Eu nem acreditei quando, um dia no twitter, vi um post sobre a iminente publicação de Sista, Stanap Strong!: A Vanuatu Women’s Anthology, uma coletânea de textos de escritoras de Vanuatu. Quem acompanha o #198livros desde o início sabe que as ilhas do Pacífico sempre foram minha maior dificuldade no projeto, então foi uma grande sorte contar com essa novidade antes que eu encerrasse minha volta ao mundo literária.
Sista, Stanap Strong! seria publicado em 2020, quando Vanuatu comemorou os 40 anos de sua independência da França. A pandemia e o ciclone Harold, que em abril daquele ano devastou Ilhas Salomão, Vanuatu, Fiji e Tonga, adiaram um pouco os planos. O livro foi publicado no ano seguinte e eu acredito que fui uma das primeiras pessoas a comprá-lo.
A antologia traz textos de mais de trinta mulheres de diferentes idades (dos 19 aos 80 anos!) sobre diversos assuntos. Elas falam de colonialismo, machismo, maternidade, racismo. Há contos, lendas, poemas e ensaios. Ficção e não-ficção. A maioria das autoras é ni-Vanuatu e vive no país. Quase todos os textos foram escritos em inglês, uma das línguas oficiais, junto com o francês e o bislamá, mas esse arquipélago composto por 83 ilhas é a casa de mais de 100 línguas indígenas. A introdução do livro, escrita por Mikaela Nyman e Rebecca Tobo Olul-Hossen, traz essas e muitas outras informações e por si só já daria muito papo para conversa.
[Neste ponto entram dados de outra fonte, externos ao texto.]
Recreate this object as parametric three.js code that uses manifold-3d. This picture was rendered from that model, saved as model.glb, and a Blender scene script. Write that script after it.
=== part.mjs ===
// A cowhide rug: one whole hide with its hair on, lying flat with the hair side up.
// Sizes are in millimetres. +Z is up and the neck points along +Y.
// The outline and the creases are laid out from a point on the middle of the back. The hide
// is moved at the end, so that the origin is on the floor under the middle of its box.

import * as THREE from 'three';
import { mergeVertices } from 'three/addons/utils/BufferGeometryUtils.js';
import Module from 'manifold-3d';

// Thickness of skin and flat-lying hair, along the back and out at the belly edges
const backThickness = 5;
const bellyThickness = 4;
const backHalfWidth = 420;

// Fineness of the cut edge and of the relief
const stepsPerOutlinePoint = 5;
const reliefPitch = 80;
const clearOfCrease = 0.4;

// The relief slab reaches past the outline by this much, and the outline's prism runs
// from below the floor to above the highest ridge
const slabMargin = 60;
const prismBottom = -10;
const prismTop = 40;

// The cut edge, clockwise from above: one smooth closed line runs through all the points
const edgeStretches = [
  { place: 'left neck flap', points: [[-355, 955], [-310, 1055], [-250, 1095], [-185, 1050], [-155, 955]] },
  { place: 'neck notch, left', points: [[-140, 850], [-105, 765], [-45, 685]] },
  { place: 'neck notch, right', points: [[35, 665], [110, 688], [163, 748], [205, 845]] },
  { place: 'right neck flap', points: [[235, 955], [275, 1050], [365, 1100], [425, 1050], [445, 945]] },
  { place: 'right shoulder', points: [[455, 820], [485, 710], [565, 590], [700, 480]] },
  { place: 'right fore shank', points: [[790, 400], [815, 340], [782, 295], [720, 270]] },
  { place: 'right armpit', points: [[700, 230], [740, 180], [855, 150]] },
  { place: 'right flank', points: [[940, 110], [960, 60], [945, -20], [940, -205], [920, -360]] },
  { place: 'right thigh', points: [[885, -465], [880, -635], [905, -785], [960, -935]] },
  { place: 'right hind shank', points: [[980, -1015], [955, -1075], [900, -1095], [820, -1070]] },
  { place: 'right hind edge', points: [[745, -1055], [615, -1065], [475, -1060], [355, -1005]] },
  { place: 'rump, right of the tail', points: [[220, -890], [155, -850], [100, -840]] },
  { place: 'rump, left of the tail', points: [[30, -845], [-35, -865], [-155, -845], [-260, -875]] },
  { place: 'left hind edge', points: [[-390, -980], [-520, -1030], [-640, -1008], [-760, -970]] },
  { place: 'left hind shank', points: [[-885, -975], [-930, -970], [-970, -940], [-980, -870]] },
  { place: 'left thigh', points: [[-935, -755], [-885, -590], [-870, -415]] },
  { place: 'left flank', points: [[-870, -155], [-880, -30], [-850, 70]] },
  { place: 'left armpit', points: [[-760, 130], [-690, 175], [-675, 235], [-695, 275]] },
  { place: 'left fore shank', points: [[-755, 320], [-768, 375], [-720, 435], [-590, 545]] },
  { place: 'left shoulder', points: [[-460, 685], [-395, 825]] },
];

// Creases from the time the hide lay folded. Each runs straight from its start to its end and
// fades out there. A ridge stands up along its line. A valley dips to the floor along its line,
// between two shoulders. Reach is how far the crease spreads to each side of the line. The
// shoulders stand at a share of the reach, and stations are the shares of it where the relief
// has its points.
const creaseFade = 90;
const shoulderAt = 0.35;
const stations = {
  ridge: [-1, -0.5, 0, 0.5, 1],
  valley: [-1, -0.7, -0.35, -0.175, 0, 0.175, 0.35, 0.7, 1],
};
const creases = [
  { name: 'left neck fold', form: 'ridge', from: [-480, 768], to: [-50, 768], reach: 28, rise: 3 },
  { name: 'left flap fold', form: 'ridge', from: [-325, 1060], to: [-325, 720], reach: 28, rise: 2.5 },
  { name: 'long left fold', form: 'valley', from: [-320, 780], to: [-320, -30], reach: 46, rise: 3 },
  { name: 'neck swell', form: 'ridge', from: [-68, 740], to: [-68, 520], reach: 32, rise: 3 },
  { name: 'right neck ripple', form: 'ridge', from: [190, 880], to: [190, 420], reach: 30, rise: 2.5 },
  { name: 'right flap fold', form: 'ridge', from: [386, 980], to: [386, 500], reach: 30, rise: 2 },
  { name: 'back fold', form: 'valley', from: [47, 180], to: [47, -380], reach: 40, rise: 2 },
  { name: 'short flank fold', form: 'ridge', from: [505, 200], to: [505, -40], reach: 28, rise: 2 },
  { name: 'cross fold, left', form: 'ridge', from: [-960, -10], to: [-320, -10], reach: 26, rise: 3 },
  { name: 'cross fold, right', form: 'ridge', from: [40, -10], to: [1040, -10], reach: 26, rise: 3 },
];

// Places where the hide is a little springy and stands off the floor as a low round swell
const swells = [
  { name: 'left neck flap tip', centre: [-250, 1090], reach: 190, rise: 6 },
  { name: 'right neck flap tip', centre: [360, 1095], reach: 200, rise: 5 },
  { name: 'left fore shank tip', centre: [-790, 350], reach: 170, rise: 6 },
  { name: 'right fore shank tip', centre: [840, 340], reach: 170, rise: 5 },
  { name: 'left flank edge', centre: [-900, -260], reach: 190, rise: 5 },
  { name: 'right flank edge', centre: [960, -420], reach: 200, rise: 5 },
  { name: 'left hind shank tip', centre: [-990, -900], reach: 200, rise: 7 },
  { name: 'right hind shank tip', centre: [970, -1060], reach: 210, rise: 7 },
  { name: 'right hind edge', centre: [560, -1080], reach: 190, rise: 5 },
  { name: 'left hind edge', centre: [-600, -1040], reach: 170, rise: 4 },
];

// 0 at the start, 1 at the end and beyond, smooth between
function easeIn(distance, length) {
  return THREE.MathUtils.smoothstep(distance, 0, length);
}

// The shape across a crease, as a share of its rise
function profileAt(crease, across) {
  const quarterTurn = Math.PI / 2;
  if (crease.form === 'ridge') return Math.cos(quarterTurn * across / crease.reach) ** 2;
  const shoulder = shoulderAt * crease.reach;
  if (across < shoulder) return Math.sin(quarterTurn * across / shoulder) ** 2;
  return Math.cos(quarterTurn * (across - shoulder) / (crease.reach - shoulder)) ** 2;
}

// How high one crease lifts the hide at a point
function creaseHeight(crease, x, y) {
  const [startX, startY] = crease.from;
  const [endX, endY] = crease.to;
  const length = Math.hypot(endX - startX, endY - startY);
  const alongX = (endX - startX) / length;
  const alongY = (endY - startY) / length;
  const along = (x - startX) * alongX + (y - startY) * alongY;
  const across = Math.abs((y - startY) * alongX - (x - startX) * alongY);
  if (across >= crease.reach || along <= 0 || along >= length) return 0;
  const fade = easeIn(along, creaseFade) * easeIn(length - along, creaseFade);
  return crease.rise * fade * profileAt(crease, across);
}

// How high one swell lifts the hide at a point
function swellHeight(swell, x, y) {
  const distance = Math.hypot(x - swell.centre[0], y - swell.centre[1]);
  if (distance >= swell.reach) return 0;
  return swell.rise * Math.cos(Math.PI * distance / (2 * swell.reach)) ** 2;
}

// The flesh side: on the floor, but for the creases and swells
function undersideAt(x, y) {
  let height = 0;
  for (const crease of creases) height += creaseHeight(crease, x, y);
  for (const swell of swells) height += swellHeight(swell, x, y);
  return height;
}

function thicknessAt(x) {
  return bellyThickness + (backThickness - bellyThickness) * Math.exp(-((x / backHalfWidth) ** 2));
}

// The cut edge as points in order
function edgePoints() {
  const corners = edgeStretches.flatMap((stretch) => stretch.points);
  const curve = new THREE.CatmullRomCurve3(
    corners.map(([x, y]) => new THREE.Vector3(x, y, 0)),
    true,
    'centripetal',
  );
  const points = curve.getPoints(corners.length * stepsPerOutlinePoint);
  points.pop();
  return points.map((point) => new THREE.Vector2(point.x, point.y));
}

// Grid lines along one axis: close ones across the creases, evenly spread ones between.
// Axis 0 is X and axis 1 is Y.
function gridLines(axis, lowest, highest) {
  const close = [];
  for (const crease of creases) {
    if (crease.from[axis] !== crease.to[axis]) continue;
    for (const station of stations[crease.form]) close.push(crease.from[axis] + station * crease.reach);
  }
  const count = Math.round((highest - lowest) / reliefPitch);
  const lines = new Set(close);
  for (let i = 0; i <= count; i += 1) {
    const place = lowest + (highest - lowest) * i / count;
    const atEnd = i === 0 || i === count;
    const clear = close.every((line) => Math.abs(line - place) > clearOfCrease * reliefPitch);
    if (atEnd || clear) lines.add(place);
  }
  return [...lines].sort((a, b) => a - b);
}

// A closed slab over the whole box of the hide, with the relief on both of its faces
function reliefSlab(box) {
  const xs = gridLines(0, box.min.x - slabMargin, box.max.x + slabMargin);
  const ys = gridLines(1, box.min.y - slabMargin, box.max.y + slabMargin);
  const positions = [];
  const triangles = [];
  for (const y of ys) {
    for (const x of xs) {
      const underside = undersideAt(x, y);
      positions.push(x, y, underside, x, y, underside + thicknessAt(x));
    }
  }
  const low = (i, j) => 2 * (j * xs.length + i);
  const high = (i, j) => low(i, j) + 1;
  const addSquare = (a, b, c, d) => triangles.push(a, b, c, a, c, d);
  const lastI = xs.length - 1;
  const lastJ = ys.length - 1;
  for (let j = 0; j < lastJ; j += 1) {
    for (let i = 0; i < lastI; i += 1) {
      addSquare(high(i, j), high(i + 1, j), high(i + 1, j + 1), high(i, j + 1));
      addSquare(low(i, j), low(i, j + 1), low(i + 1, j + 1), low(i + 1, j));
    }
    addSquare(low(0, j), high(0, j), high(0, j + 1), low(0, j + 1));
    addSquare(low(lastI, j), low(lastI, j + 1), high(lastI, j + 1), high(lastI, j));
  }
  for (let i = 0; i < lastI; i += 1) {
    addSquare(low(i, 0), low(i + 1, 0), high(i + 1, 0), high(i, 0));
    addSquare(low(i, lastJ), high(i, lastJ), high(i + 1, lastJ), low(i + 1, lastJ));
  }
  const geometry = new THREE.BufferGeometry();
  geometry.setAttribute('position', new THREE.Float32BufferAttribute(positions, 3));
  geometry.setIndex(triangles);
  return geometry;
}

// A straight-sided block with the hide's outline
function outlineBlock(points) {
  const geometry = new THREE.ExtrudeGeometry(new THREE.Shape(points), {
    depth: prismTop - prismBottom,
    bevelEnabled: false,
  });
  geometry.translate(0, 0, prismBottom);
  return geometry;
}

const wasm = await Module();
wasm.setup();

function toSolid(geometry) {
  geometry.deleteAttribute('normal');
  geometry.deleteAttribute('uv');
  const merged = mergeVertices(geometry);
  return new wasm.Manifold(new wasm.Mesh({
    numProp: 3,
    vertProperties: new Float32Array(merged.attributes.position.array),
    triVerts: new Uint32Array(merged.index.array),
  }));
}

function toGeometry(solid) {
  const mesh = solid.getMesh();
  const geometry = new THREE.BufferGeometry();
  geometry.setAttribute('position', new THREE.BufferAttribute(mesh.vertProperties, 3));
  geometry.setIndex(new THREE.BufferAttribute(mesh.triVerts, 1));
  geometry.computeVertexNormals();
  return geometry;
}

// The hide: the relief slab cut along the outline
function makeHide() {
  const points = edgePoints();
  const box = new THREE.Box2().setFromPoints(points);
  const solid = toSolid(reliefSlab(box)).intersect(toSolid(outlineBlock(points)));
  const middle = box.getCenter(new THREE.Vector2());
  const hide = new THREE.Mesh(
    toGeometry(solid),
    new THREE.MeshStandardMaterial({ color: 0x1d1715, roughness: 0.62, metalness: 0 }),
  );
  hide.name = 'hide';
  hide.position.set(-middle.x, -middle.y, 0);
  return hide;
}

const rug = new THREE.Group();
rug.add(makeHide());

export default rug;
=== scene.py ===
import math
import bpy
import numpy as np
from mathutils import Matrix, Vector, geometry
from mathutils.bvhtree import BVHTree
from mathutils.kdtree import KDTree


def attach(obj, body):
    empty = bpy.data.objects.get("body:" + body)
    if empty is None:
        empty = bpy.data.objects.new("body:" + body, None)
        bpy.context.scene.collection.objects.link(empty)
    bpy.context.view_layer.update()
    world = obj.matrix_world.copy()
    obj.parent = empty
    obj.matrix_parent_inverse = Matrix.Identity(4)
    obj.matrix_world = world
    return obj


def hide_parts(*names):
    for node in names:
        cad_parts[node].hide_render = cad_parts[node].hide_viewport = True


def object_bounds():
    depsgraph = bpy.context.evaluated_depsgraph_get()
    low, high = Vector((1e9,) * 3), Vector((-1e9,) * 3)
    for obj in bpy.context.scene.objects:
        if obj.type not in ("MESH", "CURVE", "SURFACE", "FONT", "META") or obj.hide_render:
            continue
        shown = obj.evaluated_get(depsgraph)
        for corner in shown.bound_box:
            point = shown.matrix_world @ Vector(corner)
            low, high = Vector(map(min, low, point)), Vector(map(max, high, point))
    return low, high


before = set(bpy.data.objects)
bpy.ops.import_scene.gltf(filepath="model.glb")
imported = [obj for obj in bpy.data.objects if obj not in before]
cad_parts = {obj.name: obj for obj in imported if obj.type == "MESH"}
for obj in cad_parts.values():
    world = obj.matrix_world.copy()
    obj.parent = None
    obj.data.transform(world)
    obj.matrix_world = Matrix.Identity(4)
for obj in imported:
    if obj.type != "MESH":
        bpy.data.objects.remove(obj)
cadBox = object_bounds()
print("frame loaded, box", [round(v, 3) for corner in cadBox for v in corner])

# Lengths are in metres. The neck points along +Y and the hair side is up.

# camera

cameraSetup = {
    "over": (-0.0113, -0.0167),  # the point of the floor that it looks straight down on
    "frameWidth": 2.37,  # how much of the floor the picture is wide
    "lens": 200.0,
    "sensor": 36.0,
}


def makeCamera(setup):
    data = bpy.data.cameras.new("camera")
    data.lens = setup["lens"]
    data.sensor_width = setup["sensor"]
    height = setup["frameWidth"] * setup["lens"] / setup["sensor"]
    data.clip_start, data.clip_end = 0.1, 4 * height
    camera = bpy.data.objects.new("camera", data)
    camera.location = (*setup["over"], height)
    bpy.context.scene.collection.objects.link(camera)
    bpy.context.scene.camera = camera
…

Apesar de muito diversas, as histórias às vezes conversam entre si. Em uma temos a população local sendo explorada e vivendo situações muito parecidas com as que negros e indígenas sofreram no Brasil colônia, por exemplo, enquanto em outras temos relatos de brancos sendo vistos com hostilidade em tempos mais recentes.
Como são muitos textos, é difícil elencar meus preferidos, mas alguns me marcaram. Um deles foi “A Christmas miracle”, de Busi Vasconcellos-Neill. Ela fala sobre Hollingsword, ou Holen Wolul, que era seu assistente nas aulas de natação para crianças. O esporte é recente em Vanuatu e lá não existe nem mesmo uma piscina de 25 metros para treinamento. Holen foi o primeiro nadador do país a chegar ao Campeonato Mundial de Natação e seu sonho eram as Olimpíadas, mas em 2019, com apenas 19 anos, Holen descobriu ser portador de um tipo raro de leucemia e precisou de um tratamento caro e urgente. Vanuatu é um país pobre, com alto custo de vida e com um precário sistema de saúde, então o tratamento de Holen teve que ser feito na Austrália, onde o preconceito contra aqueles que “não tem o tipo certo de passaporte” me impressionou, apesar de não surpreender.
Outro texto de que gostei muito foi “A letter to Vanuatu: Unkept Promises”, de Kali Regenvanu, a mais nova das escritoras presentes na antologia. Reproduzo um trecho a seguir:
“Vanuatu, you have taken from me.
You have stolen from me my rightful property: my freedom. You have taken it and altered it beyond recognition, twisting it into free doom. You have twisted this Pacific paradise into an unholy hell for women, soaked in misery from decades of our tears – the tears of the women you have crushed under your weight.
Vanuatu, though banning plastic straws has earned you the global title of underdog David to the world’s Goliath, do not fool yourself. Whereas banning straws is a step towards a sunny horizon, your history of wrongdoing to those who live within you places you a hundred steps behind. How can you sleep at night, knowing our nation cares more for the wellbeing of distant beings in the ocean than your very own kin? The ones that gave you life without whom you would not exist.”
Quando li o livro das Ilhas Marshall, fiquei incomodada com a ausência de mais mulheres e com a forma com que elas são representadas na história, então para mim foi uma grande alegria ter acesso a Sista, Stanap Strong!. Eu gostei muito de conhecer essa obra e adoraria ver mais iniciativas como essa se espalhando pelo mundo.
Sista, Stanap Strong! foi publicado originalmente na Nova Zelândia em inglês, em 2021, pela Victoria University Press.